Providing help and guidance, by offering positive suggestions and assistance when asked to, is both a sign of a good teammate and a good friend. Passing on tips that the coach has given you that may apply to your friend(s) improves their gymnastics training and makes for a good friend.

Spend Time Together Outside the Gym

Pro-social behavior refers to attempts to participate in non-gymnastics activities together outside of the gym. Actively working to spend time together outside of the gym shows your interest and commitment to friendship and further increases the amount of time you spend with your chosen friend(s) from the gym.

Share and Learn to Keep a Secret

Intimacy is the extent to which you share in, and keep confidential, personal matters with your friends and teammates. As we mentioned, other gymnasts are often the only ones who truly understand what gymnasts are going through and can and do serve as confidantes to their friends and teammates. As always, do not keep secret from coaches or parents behaviors which are dangerous to other gymnasts.

Be a Friend All the Time and Everywhere and With Anybody

Team and gym loyalty is the extent to which gymnasts support each other at all times. One of the conflict situations that can occur which demonstrates this character trait best is when gymnasts are in a social situation with both their friends form the gym and with schoolmates or friends from outside the gym. True friends maintain loyalty to their teammates and friends outside of their exclusive group.

Share Your Gymnastics

A built in characteristic of gym friends and friendships is having things in common and associating with friends who have similar likes and dislikes.
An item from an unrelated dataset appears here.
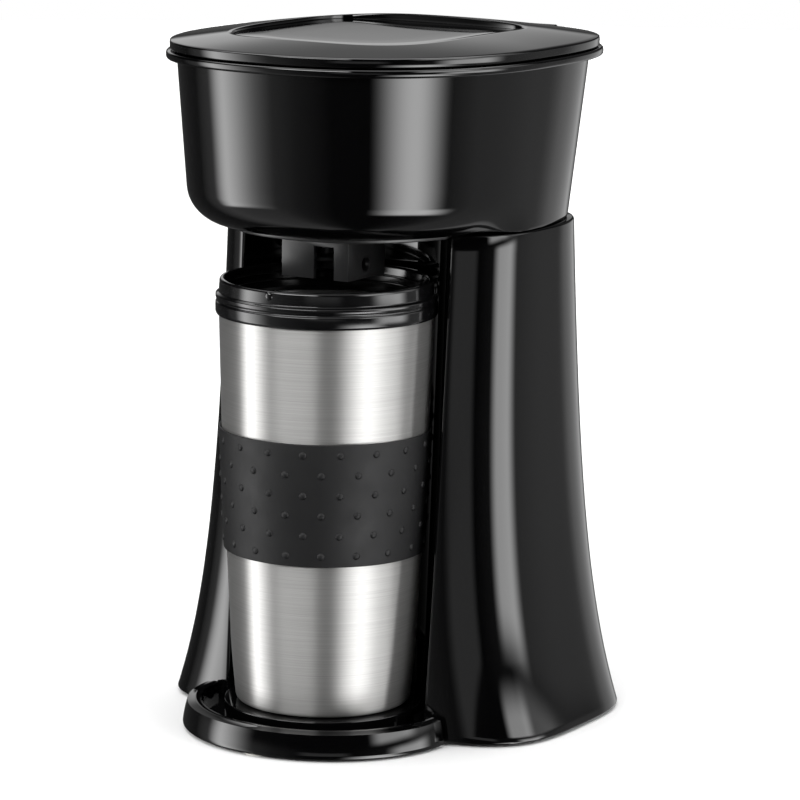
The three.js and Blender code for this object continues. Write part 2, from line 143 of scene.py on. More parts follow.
def wire(name, points, radius, sides=4):
    """A round wire through points."""
    curve = bpy.data.curves.new(name, "CURVE")
    curve.dimensions = "3D"
    curve.bevel_depth = radius * MM
    curve.bevel_resolution = sides
    curve.use_fill_caps = True
    spline = curve.splines.new("POLY")
    spline.points.add(len(points) - 1)
    for target, p in zip(spline.points, points):
        target.co = [c * MM for c in p] + [1]
    piece = bpy.data.objects.new(name, curve)
    bpy.context.scene.collection.objects.link(piece)
    mesh = bpy.data.meshes.new_from_object(piece.evaluated_get(bpy.context.evaluated_depsgraph_get()))
    bpy.data.objects.remove(piece)
    piece = bpy.data.objects.new(name, mesh)
    bpy.context.scene.collection.objects.link(piece)
    return piece


def settle(piece):
    """Applies the piece's modifiers."""
    settled = piece.evaluated_get(bpy.context.evaluated_depsgraph_get())
    piece.data = bpy.data.meshes.new_from_object(settled)
    piece.modifiers.clear()
    return piece


def combine(piece, tool, operation):
    change = piece.modifiers.new("combine", "BOOLEAN")
    change.operation = operation
    change.solver = "EXACT"
    change.object = tool
    settle(piece)
    bpy.data.objects.remove(tool)
    return piece


def cut(piece, *tools):
    for tool in tools:
        combine(piece, tool, "DIFFERENCE")
    return piece


def join(piece, *tools):
    for tool in tools:
        combine(piece, tool, "UNION")
    return piece


def within(piece, tool):
    return combine(piece, tool, "INTERSECT")


def bevel(piece, width, segments=2, angle=35):
    change = piece.modifiers.new("edges", "BEVEL")
    change.width = width * MM
    change.segments = segments
    change.limit_method = "ANGLE"
    change.angle_limit = math.radians(angle)
    return settle(piece)


def moved(piece, matrix):
    piece.data.transform(matrix)
    return piece


def smooth(t):
    u = min(1, max(0, t))
    return u * u * (3 - 2 * u)


def spread(start, end, count):
    return [start + (end - start) * i / (count - 1) for i in range(count)]


def solve(low, high, value):
    """Where a rising function passes zero."""
    for _ in range(40):
        middle = (low + high) / 2
        low, high = (low, middle) if value(middle) > 0 else (middle, high)
    return (low + high) / 2


# ---------- outlines ----------
TURNS = [2 * math.pi * i / AROUND for i in range(AROUND)]


def egg(turn, centre_y, half, front, back):
    """A rounded outline whose front and back halves have their own (depth, squareness)."""
    depth, power = front if math.sin(turn) < 0 else back
    c, s = math.cos(turn), math.sin(turn)
    reach = (abs(c / half) ** power + abs(s / depth) ** power) ** (-1 / power)
    return reach * c, centre_y + reach * s


HOPPER_BOTTOM = 198.3
HOPPER_TOP = 262
FLOOR_TOP = HOPPER_BOTTOM + 2.6
FILLET = 14
BRIM_PROUD = 1.4  # how far the brim stands out past the lid
OUTLET_RADIUS = 9.2


def hopper_at(turn, z, inset=0):
    """The hopper's outline, which grows a little towards the brim."""
    share = (z - HOPPER_BOTTOM) / (HOPPER_TOP - HOPPER_BOTTOM)
    front = (79 + 5.5 * share - inset, 2.25)
    back = (79 + 5 * share - inset, 3 - 0.35 * (1 - share))
    return egg(turn, HOPPER_Y, 66.5 + 4.5 * share - inset, front, back)


def filleted_at(turn, z, inset, radius, bottom):
    """The hopper's outline with the fillet under its overhang, which fades out over the column."""
    rise = min(radius, max(0, z - bottom))
    fillet = radius - math.sqrt(radius**2 - (radius - rise) ** 2)
    fade = 1 - smooth((hopper_at(turn, z, inset)[1] + 30) / 32)
    return hopper_at(turn, z, inset + fillet * fade)


LID_HALF = 74.6
LID_FRONT, LID_BACK = (85.6, 2.25), (89.6, 2.9)  # depth and squareness of its two halves


def lid_at(turn, inset=0):
    """The lid's outline."""
    front, back = ((depth - inset, power) for depth, power in (LID_FRONT, LID_BACK))
    return egg(turn, HOPPER_Y, LID_HALF - inset, front, back)


PANEL_Y = -8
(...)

Gymnasts have their sport in common and their team and gym in common which is a built-in commonality.

Be All You Can Be

Having attractive personal qualities means working on being the nicest person that one can possibly be. In a competitive environment, some gymnasts have trouble balancing these two qualities. “Nice guys” don’t finish last. They are just better and more enjoyable friends and teammates. The perfect gymnastic relationship is often to be friendly, supportive and competitive. This can allow your friends and teammates to be pushed by your accomplishments and to better themselves in the long run by keeping up or being competitive.

Be Supportive

Providing emotional support to teammates involves assisting and comforting your friends and teammates when needed. Gymnasts, however, must be careful to not reinforce negative thinking and behaviors in their teammates like commiserating with gymnasts who are feeling sorry for themselves or are exhibiting quitting behavior or giving up. Coaches sometimes also set guidelines as to how they want gymnasts to support each other, which probably need to be followed (assuming they are reasonable, rational and not just controlling).

Resolve Differences

Friendships benefit from the absence of conflicts in which teammates do not fight but seek independent resolutions to disagreements. The gym situation has a built in moderator in cases like this in the form of the coach. Problems can and often should be presented to the coach for resolution. Coaches are also often useful for providing conflict resolution and establishing rules for solving conflicts within the gym.

Examine Your Friendship Behaviors

Logically, undesirable friendship characteristics involve doing the opposite of the above positive friendship and behavioral characteristics. The study also identified four negative friendship characteristics: conflict, unattractive personal qualities, betrayal, and inaccessibility. Gymnasts need to examine themselves and their behaviors to ensure they are not engaging in such negative behaviors.

There is Nothing Better Than a Good Friend

Our personal experience reinforces the fact that deep and lifelong friendships can be developed in the gym. As with anything of value, friendships require care and attention to flourish and grow. Actively work on and work to maintain your friendships in the gym. Be a good friend and you will have many good friends.